Garzón wasn’t just making ideological connections in the basement; he was also building concrete skills in audio editing and high-level narrative storytelling. Those skills helped him land an internship at the TED Radio Hour at NPR soon after graduation. Since then, he’s gone on to a thriving career as a freelance journalist and multimedia producer, a role that has taken him around the country working for clients like National Geographic and the San Francisco Museum of Modern Art.
Crossfading into the Future
As WPRK heads into another decade, students and staff continue to make plans to safeguard the organization’s enduring legacy.
Thanks to streaming technology, you don’t have to be a local to enjoy WPRK. The station’s website has been broadcasting online since 2006, enabling listeners to access programming in dozens of countries around the world.
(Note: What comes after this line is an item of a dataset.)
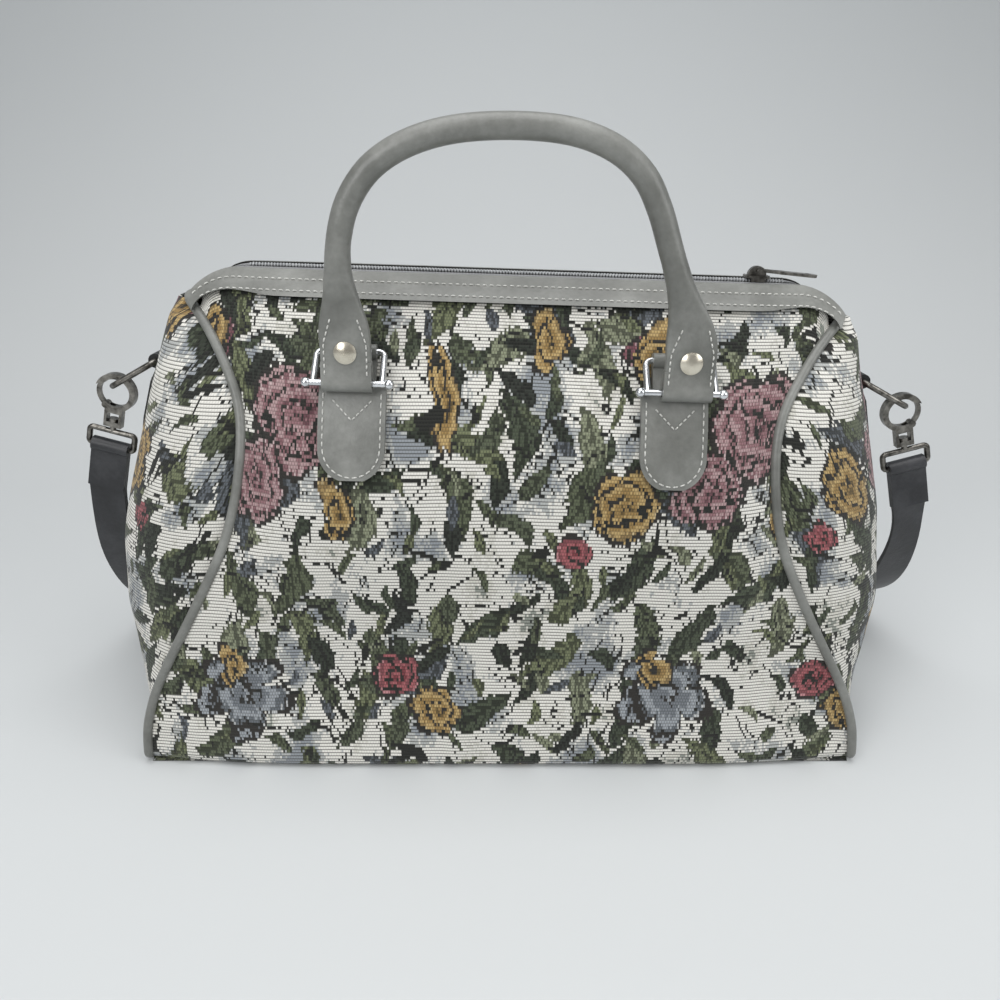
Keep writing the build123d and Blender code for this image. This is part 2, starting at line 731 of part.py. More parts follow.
strap_ends = {}
for side, side_name in ((-1, "left"), (1, "right")):
    end_roll = dring_wire + hinge_clearance + end_loop_leather
    bar = end_point(side, end_tab_top, soft_clearance + end_roll)
    with BuildPart() as end_tab:
        tab_levels = [end_tab_bottom + (end_tab_top - end_tab_bottom) * i / 4 for i in range(5)]
        inner = [end_point(side, height, soft_clearance) for height in tab_levels]
        outer = [end_point(side, height, soft_clearance + end_tab_thick) for height in tab_levels]
        with BuildSketch(Plane.XZ):
            with BuildLine():
                Spline([(point.X, point.Z) for point in inner])
                Spline([(point.X, point.Z) for point in outer])
                for end in (0, -1):
                    Line((inner[end].X, inner[end].Z), (outer[end].X, outer[end].Z))
            make_face()
            with Locations((bar.X, bar.Z)):
                Circle(end_roll)
                Circle(dring_wire + hinge_clearance, mode=Mode.SUBTRACT)
        extrude(amount=end_tab_half_width, both=True)
        with BuildSketch(Plane.YZ):
            with BuildLine():
                tip_height = inner[0].Z
                top_height = bar.Z - end_roll - soft_clearance
                Polyline(
                    (-end_tab_tip, tip_height),
                    (end_tab_tip, tip_height),
                    (end_tab_half_width, tip_height + 2 * end_tab_half_width),
                    (end_tab_half_width, top_height - end_tab_tip),
                    (end_loop_width / 2, top_height),
                    (end_loop_width / 2, bar.Z + 2 * end_roll),
                    (-end_loop_width / 2, bar.Z + 2 * end_roll),
                    (-end_loop_width / 2, top_height),
                    (-end_tab_half_width, top_height - end_tab_tip),
                    (-end_tab_half_width, tip_height + 2 * end_tab_half_width),
                    close=True,
                )
            make_face()
        extrude(amount=side * 2 * end_crown[0], mode=Mode.INTERSECT)
    end_tab.part.label = f"{side_name}_end_tab"
    export_step(end_tab.part, f"parts/{side_name}_end_tab.step")

    lean = radians(dring_tilt)
    down = Vector(side * sin(lean), 0, -cos(lean))
    far = bar + down * dring_length
    with BuildPart() as d_ring:
        half_width = dring_inner_width / 2 + dring_wire
        d_plane = Plane(origin=bar, x_dir=down, z_dir=down.cross(Vector(0, 1, 0)))
        with BuildLine(d_plane) as loop:
            FilletPolyline(
                (0, -half_width),
                (0, half_width),
                (dring_length, half_width),
                (dring_length, -half_width),
                radius=[dring_near_corner, dring_near_corner, dring_corner, dring_corner],
                close=True,
            )
        wire_line = loop.wires()[0]
        with BuildSketch(Plane(origin=wire_line @ 0, z_dir=wire_line % 0)):
            Circle(dring_wire)
        sweep(path=wire_line)
    d_ring.part.label = f"{side_name}_d_ring"
    export_step(d_ring.part, f"parts/{side_name}_d_ring.step")

    lean = radians(hook_lean)
    hook_up = Vector(-side * sin(lean), 0, cos(lean))
    throat = far - hook_up * (hook_throat - dring_wire - hook_rest_gap)
    middle = hook_throat + hook_wire / 2
    outer_radius = hook_throat + hook_wire
    hook_plane = Plane(origin=throat, x_dir=hook_up.cross(Vector(0, -1, 0)), z_dir=(0, -1, 0))
    neck_top = -hook_throat - hook_wire / 2
    window_top = -outer_radius - hook_web
    window_low = window_top - hook_window_height
    neck_low = window_low - hook_collar
    pivot = turned(side, gate_start, middle)
    gate_reach = 2 * middle * sin(radians((gate_end - gate_start) / 2))

    def swing_point(angle):
        reach = turned(side, angle, gate_reach + gate_tip_gap / 2)
        return (pivot[0] + reach[0], pivot[1] + reach[1])

    with BuildPart() as snap_hook:
        with BuildSketch(hook_plane):
            Circle(outer_radius)
            Circle(hook_throat, mode=Mode.SUBTRACT)
            with BuildLine():
                Polyline(
                    (0, 0),
                    turned(side, gate_start, 2 * outer_radius),
                    turned(side, (gate_start + nose_low) / 2, 3 * outer_radius),
                    turned(side, nose_low, 2 * outer_radius),
                    close=True,
                )
            make_face(mode=Mode.SUBTRACT)
            with BuildLine():
                Polyline(swing_point(gate_swing_high), pivot, swing_point(gate_swing_low))
                ThreePointArc(
                    swing_point(gate_swing_low),
                    swing_point((gate_swing_low + gate_swing_high) / 2),
                    swing_point(gate_swing_high),
                )
            make_face(mode=Mode.SUBTRACT)
            with Locations(pivot):
                Circle(gate_knuckle)
            with Locations((0, (neck_top + neck_low) / 2)):
                Rectangle(hook_neck_width, neck_top - neck_low)
            with Locations((0, (window_top + window_low) / 2)):
                Rectangle(hook_window_width, hook_window_height, mode=Mode.SUBTRACT)
        extrude(amount=hook_thick / 2, both=True)
        with BuildSketch(hook_plane):
            with Locations(pivot):
                Circle(gate_knuckle + hook_wire)
            with Locations((0, (neck_top + neck_low) / 2)):
                Rectangle(hook_neck_width, neck_top - neck_low, mode=Mode.SUBTRACT)
            with Locations(pivot):
                Circle(gate_knuckle + gate_clearance)
        extrude(amount=gate_slot / 2, both=True, mode=Mode.SUBTRACT)
        with BuildSketch(hook_plane):
            with Locations(pivot):
                Circle(gate_pin)
        extrude(amount=hook_thick / 2, both=True)
        with BuildSketch(Plane(origin=throat + hook_up * neck_low, z_dir=hook_up)):
            Circle(swivel_post + hinge_clearance)
        extrude(amount=hook_collar, mode=Mode.SUBTRACT)
    snap_hook.part.label = f"{side_name}_snap_hook"
    export_step(snap_hook.part, f"parts/{side_name}_snap_hook.step")

    with BuildPart() as snap_gate:
        with BuildSketch(hook_plane):
            Circle(middle + gate_wire / 2)
            Circle(middle - gate_wire / 2, mode=Mode.SUBTRACT)
            with BuildLine():
                Polyline(
                    (0, 0),
                    turned(side, gate_start, 2 * outer_radius),
                    turned(side, (gate_start + gate_end) / 2, 3 * outer_radius),
                    turned(side, 2 * gate_end, 3 * outer_radius),
                    close=True,
                )
            make_face(mode=Mode.INTERSECT)
            with Locations(pivot):
                Circle(gate_reach - gate_tip_gap / 2, mode=Mode.INTERSECT)
                Circle(gate_knuckle)
                Circle(gate_pin + hinge_clearance, mode=Mode.SUBTRACT)
        extrude(amount=gate_thick / 2, both=True)
    snap_gate.part.label = f"{side_name}_snap_gate"
    export_step(snap_gate.part, f"parts/{side_name}_snap_gate.step")

    head_low = window_low + hinge_clearance
    eye_top = neck_low - eye_neck
    eye_low = eye_top - eye_drop
    with BuildPart() as swivel_eye:
        with BuildSketch(Plane(origin=throat + hook_up * head_low, z_dir=hook_up)):
            Circle(swivel_head)
        extrude(amount=swivel_head_thick)
        with BuildSketch(Plane(origin=throat + hook_up * eye_top, z_dir=hook_up)):
            Circle(swivel_post)
        extrude(amount=head_low - eye_top)
        half_width = eye_inner_width / 2 + eye_wire
        with BuildLine(hook_plane) as loop:
            FilletPolyline(
                (-half_width, eye_top),
                (half_width, eye_top),
                (half_width, eye_low),
                (-half_width, eye_low),
                radius=eye_corner,
                close=True,
            )
        wire_line = loop.wires()[0]
        with BuildSketch(Plane(origin=wire_line @ 0, z_dir=wire_line % 0)):
            Circle(eye_wire)
        sweep(path=wire_line)
    swivel_eye.part.label = f"{side_name}_swivel_eye"
    export_step(swivel_eye.part, f"parts/{side_name}_swivel_eye.step")
    strap_ends[side] = (throat + hook_up * eye_low, hook_up)

# Strap route from the lap under each eye to the middle behind the bag: distance outward from the eye,
# distance back, height above the floor, then how far the strap has turned onto its edge in degrees
strap_route = [
    (10.0, 4.0, 92.0, 0.0),
    (13.0, 16.0, 64.0, 3.0),
    (16.0, 38.0, 38.0, 10.0),
    (17.0, 66.0, 20.0, 26.0),
    (12.0, 100.0, 13.0, 48.0),
    (-4.0, 134.0, 11.5, 70.0),
    (-34.0, 162.0, 11.0, 84.0),
    (-80.0, 179.0, 11.0, 90.0),
    (-140.0, 186.0, 11.0, 90.0),
]
with BuildPart() as shoulder_strap:
    halves = {}
    for side in (-1, 1):
        eye, eye_up = strap_ends[side]
        start = eye - eye_up * (strap_lap - strap_thick)
        half = [(start, 0.0)]
        for out, back, height, turn in strap_route:
            half.append((Vector(eye.X + side * out, back, height), turn))
        halves[side] = half
    stations = halves[-1] + halves[1][::-1]
    with BuildLine():
        strap_line = Spline(
            [point for point, turn in stations],
            tangents=(strap_ends[-1][1] * -1, strap_ends[1][1]),
        )
    for point, turn in stations:
        along = strap_line.tangent_at(strap_line.param_at_point(point))
        flat = (Vector(1, 0, 0) - along * along.X).normalized()
        across = flat.rotate(Axis((0, 0, 0), along), -turn if point.X < 0 else turn)
        if turn > strap_upright:
            across = (Vector(0, 0, 1) - along * along.Z).normalized()
        with BuildSketch(Plane(origin=point, x_dir=across, z_dir=along)):
            Rectangle(strap_width, strap_thick)
    loft()
    for side in (-1, 1):
        eye, eye_up = strap_ends[side]
        with BuildSketch(Plane(origin=eye, x_dir=(0, 1, 0), z_dir=Vector(0, 1, 0).cross(eye_up))):
            with Locations((0, -strap_lap / 2)):
                Rectangle(2 * strap_fold, strap_lap)
            Circle(eye_wire + hinge_clearance + strap_fold)
            Circle(eye_wire + hinge_clearance, mode=Mode.SUBTRACT)
        extrude(amount=strap_width / 2, both=True)
shoulder_strap.part.label = "shoulder_strap"
export_step(shoulder_strap.part, "parts/shoulder_strap.step")
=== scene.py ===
# %% [markdown]
# # A tapestry carpet bag in Blender
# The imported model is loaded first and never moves. Most of its leather and metal pieces have the right shape,
# so they only get a finish. The cloth, the handles, the zip teeth and the stitches are made here, in metres,
# where the model has its own.

# %% Load the bag
from math import atan2, cos, hypot, pi, radians, sin, sqrt

import bpy
import numpy as np
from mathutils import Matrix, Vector, noise
from mathutils.bvhtree import BVHTree


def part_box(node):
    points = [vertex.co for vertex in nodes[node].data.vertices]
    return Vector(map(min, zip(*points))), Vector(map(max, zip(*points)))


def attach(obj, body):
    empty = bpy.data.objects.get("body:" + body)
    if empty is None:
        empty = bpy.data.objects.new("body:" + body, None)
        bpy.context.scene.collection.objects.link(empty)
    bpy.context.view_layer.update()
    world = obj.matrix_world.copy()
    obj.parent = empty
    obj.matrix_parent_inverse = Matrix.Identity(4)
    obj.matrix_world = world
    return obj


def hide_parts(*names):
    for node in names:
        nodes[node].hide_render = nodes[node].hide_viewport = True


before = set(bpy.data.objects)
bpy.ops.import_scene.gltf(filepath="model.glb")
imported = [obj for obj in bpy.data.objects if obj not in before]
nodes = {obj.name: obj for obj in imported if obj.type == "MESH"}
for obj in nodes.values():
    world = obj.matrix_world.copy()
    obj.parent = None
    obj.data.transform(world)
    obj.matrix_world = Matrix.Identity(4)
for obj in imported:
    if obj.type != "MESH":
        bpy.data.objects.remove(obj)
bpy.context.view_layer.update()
MM = 0.001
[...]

Many of the stations’ weekly shows are also available as downloadable podcasts, so you might find yourself listening to WPRK in places where cell phones and radios don’t reach, like on an airplane or in the wilderness.
But one thing that hasn’t changed since the beginning is WPRK’s commitment to upholding Eisenhower’s original hope that the station would advance great ideas right from the heart of campus.
“In this era, it’s especially important to be able to interact with a wide variety of viewpoints,” says Garzón. “And WPRK does something that only public media can do—it draws listeners into the minds and experiences of others.”